It is clear under the Americans with Disabilities Act (ADA) that, in certain situations, an employer is entitled to seek additional medical documentation regarding the nature of an employee’s restriction and their need for accommodation. However, employers making a request for such information must be wary of crossing the line so that their request does not constitute interference with the employee’s rights under the ADA.
In a recent decision in Hafermann v. Wisconsin Department of Corrections, a federal district court in Wisconsin examined the employer’s treatment of an employee who had informed them he could not work the third shift because of severe sleep apnea and cardiac problems. The employee had submitted a letter from a nurse practitioner stating that the night shift was a known risk factor for individuals with sleep apnea and, in particular, those with cardiac health conditions. The employer then requested more information from the healthcare providers. Although the employee had been temporarily assigned to work first and second shifts, he was then reassigned back to the third shift. He returned the employer’s questionnaire in which the healthcare provider stated that he needed time to adapt to sleeping during the day and that the duration of his impairment was unknown. It was emphasized that the employee needed to work the day shift. The employer then again requested further information and refused to assign the employee to a vacant first shift position. The employee resigned. He filed suit under the Rehabilitation Act, rather than the ADA, although the principles governing both laws are substantially similar.
In the lawsuit the employer first argued that Plaintiff was not an individual with a disability. The Court brushed that argument aside pointing out that to prove disability a Plaintiff need only show a substantial limitation on a major life activity, not that he is unable to work.
The employer then argued that the information from the healthcare providers failed to show that the employee needed a requested accommodation in order to perform his job. The Court viewed the information provided by the healthcare provider and found no reason to question the conclusion that the employee should not be working the night shift due to his disability.
Finally, when the employer contended that the letters from the healthcare providers did not clearly explain why the disabilities prevented him from working the third shift, the Court noted that such an argument raised the question of the extent to which an employer is entitled to demand information to support the conclusion that an employee needs an accommodation. The Court pointed out that the employer did not tell the employee what it believed was insufficient about the information submitted by the healthcare provider or even to specify what additional information was necessary. It pointed out that the employer had only asked general questions in its supplemental questionnaire regarding the nature of the disability. The Court concluded that a reasonable jury could find that by failing to provide that information, the employer caused a breakdown in the required interactive process.
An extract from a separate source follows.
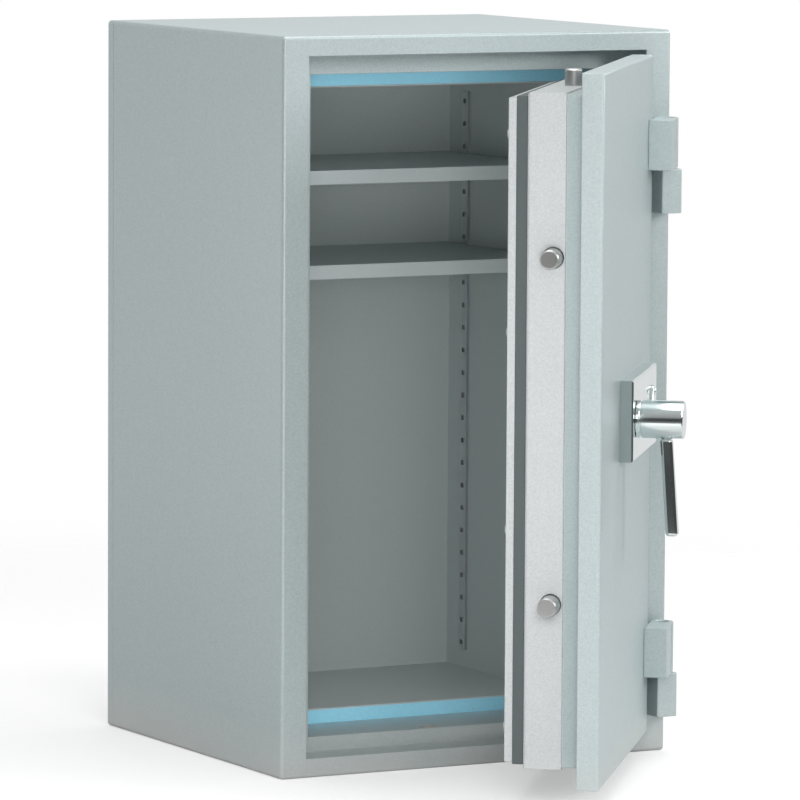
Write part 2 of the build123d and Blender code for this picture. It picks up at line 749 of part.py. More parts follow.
# Lock plate on the face of the door, bored for the spindle and cut with the keyhole
with BuildPart() as lock_plate:
    block(door_depth(0), plate_centre, (plate_width, plate_height), plate_thickness)
    plate_face = lock_plate.faces().sort_by(Axis((0, 0, 0), outward))[-1]
    chamfer(plate_face.edges(), plate_edge_radius)
    rod(door_depth(0), (handle_x, handle_z), plate_bore_radius, plate_thickness, Mode.SUBTRACT)
    rod(door_depth(0), (key_x, handle_z), keyhole_radius, plate_thickness, Mode.SUBTRACT)
    block(door_depth(0), (key_x, handle_z - keyhole_drop / 2), (keyhole_slot, keyhole_drop),
          plate_thickness, Mode.SUBTRACT)
    rod(door_depth(-plate_thickness + rivet_depth), (key_x, handle_z + cover_pivot_rise),
        rivet_radius + press_fit, rivet_depth, Mode.SUBTRACT)
save(lock_plate.part, "lock_plate")

# Swinging keyhole cover, hung on a rivet above the keyhole
with BuildPart() as keyhole_cover:
    cover_front_depth = -plate_thickness - face_gap
    with BuildSketch(door_depth(cover_front_depth)) as cover_outline:
        with Locations((key_x, handle_z)):
            Circle(cover_disc_radius)
        with Locations((key_x, handle_z + cover_pivot_rise)):
            Circle(cover_pivot_radius)
        make_hull()
        with Locations((key_x, handle_z + cover_pivot_rise)):
            Circle(rivet_radius + running_fit, mode=Mode.SUBTRACT)
    extrude(cover_outline.sketch, amount=cover_disc_thickness)
    cover_outer = keyhole_cover.faces().sort_by(Axis((0, 0, 0), outward))[-1]
    chamfer(cover_outer.outer_wire().edges(), cover_disc_chamfer)
save(keyhole_cover.part, "keyhole_cover")

with BuildPart() as cover_rivet:
    rivet_centre = (key_x, handle_z + cover_pivot_rise)
    rivet_shoulder = -plate_thickness - 2 * face_gap - cover_disc_thickness
    rod(door_depth(-plate_thickness + rivet_depth), rivet_centre, rivet_radius,
        -plate_thickness + rivet_depth - rivet_shoulder)
    rod(door_depth(rivet_shoulder), rivet_centre, rivet_head_radius, rivet_head_height)
    rivet_top = cover_rivet.faces().sort_by(Axis((0, 0, 0), outward))[-1]
    chamfer(rivet_top.edges(), rivet_chamfer)
save(cover_rivet.part, "cover_rivet")

# Handle barrel on the spindle, with a groove near its foot
barrel_foot = -plate_thickness - face_gap
with BuildPart() as handle_barrel:
    rod(door_depth(barrel_foot), (handle_x, handle_z), barrel_radius, barrel_length)
    barrel_face = handle_barrel.faces().sort_by(Axis((0, 0, 0), outward))[-1]
    chamfer(barrel_face.edges(), barrel_chamfer)
    groove_plane = door_depth(barrel_foot - groove_start)
    with BuildSketch(groove_plane) as groove:
        with Locations((handle_x, handle_z)):
            Circle(barrel_radius + groove_depth)
            Circle(barrel_radius - groove_depth, mode=Mode.SUBTRACT)
    extrude(groove.sketch, amount=groove_width, mode=Mode.SUBTRACT)
    rod(door_depth(barrel_foot), (handle_x, handle_z), spindle_radius + press_fit,
        barrel_foot - spindle_front, Mode.SUBTRACT)
    lever_y = y_at(-plate_thickness - lever_root_offset)
    rod(door_level(handle_z - barrel_radius), (handle_x, lever_y),
        lever_stem_radius + press_fit, lever_stem_length, Mode.SUBTRACT)
save(handle_barrel.part, "handle_barrel")

# Lever that hangs from the barrel, widening and leaning outwards towards its end
with BuildPart() as handle_lever:
    lever_top = handle_z - barrel_radius
    for share in (0.0, 1.0):
        width = lever_root_width + share * (lever_end_width - lever_root_width)
        with BuildSketch(door_level(lever_top - share * lever_length)):
            with Locations((handle_x, lever_y - share * lever_splay)):
                RectangleRounded(width, lever_thickness, lever_corner)
    loft(ruled=True)
    chamfer(handle_lever.faces().sort_by(Axis.Z)[0].edges(), lever_end_chamfer)
    rod(door_level(lever_top - lever_stem_root), (handle_x, lever_y), lever_stem_radius,
        lever_stem_root + lever_stem_length)
save(handle_lever.part, "handle_lever")
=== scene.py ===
import json
import logging
from collections.abc import Callable
from dataclasses import dataclass
from enum import Enum
from functools import cache
from math import cos, pi, radians, sin

import bmesh
import bpy
from mathutils import Matrix, Vector


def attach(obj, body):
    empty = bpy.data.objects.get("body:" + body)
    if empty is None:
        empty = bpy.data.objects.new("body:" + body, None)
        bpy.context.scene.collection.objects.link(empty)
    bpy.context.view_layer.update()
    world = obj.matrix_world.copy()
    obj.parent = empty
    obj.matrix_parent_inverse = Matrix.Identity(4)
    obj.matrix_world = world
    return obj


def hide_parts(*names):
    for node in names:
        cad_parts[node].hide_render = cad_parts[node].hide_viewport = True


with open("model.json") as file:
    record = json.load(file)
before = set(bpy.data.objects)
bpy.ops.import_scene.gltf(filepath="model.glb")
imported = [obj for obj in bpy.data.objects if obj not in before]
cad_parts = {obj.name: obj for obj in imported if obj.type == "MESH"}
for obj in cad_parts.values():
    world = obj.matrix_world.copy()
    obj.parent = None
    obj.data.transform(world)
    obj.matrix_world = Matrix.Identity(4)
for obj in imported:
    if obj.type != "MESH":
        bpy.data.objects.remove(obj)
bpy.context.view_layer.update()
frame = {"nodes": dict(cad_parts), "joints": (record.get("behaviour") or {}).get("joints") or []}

# The looks of a document safe cabinet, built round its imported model.
# Lengths are in metres, and the angles in fields are in degrees. A depth is counted
# backwards from the front face of the safe. The handle and the screws of the door's cover
# are modelled with the door closed, then swung open.

log = logging.getLogger("safe_looks")
Colour = tuple[float, float, float]
Point = tuple[float, float, float]
Pair = tuple[float, float]

MM = 0.001
WHITE = (1.0, 1.0, 1.0)
FRONT_Y = -210.0 * MM
DOOR_MIDDLE_Z = 381.75 * MM
CUT_TOLERANCE = 1e-7
WELD_TOLERANCE = 5e-6
FLAT_DEGREES = 0.4
FACING_SHARE = 0.99
UP_TO_BACK = Matrix.Rotation(radians(-90.0), 4, "X")


class Body(Enum):
    """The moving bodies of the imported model."""

    CABINET = "cabinet"
    DOOR = "door"
    HANDLE = "handle"
    SIDE_BOLTS = "side_boltwork"
    TOP_BOLT = "top_boltwork"
    BOTTOM_BOLT = "bottom_boltwork"
    KEY_COVER = "key_cover"


class Slot(Enum):
    """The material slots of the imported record."""

    SILVER = "silver_paint"
    INNER = "inner_paint"
    PALE = "pale_paint"
    BLUE = "blue_plastic"
    SEAL = "dark_seal"
    FILLING = "fire_filling"
    ZINC = "zinc_steel"
    MACHINED = "machined_steel"
    BOLT = "bolt_steel"
    BRASS = "brass"
    CHROME = "chrome"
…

The holding in Hafermann sheds light on an employer’s obligation when seeking follow-up information about a potential disability and accommodation from its employees. First, the employer has an obligation to inform employees of the specific insufficiencies in the information provided by the healthcare provider. Second, and at the same time, it should point out to the employee and; obviously, to the healthcare provider at the same time, the specific nature of the additional information it believes to be necessary. Simply making generalized inquiries to the employee and the healthcare provider to provide more information will not be sufficient and, indeed, could lead it directly to a finding of interference with the employee’s rights under either the Rehabilitation Act or, impliedly, the ADA. Clearly, the Court concluded that transparency in the employer’s activity was absent, and led to the inference that the employee’s rights under the Act had been interfered with.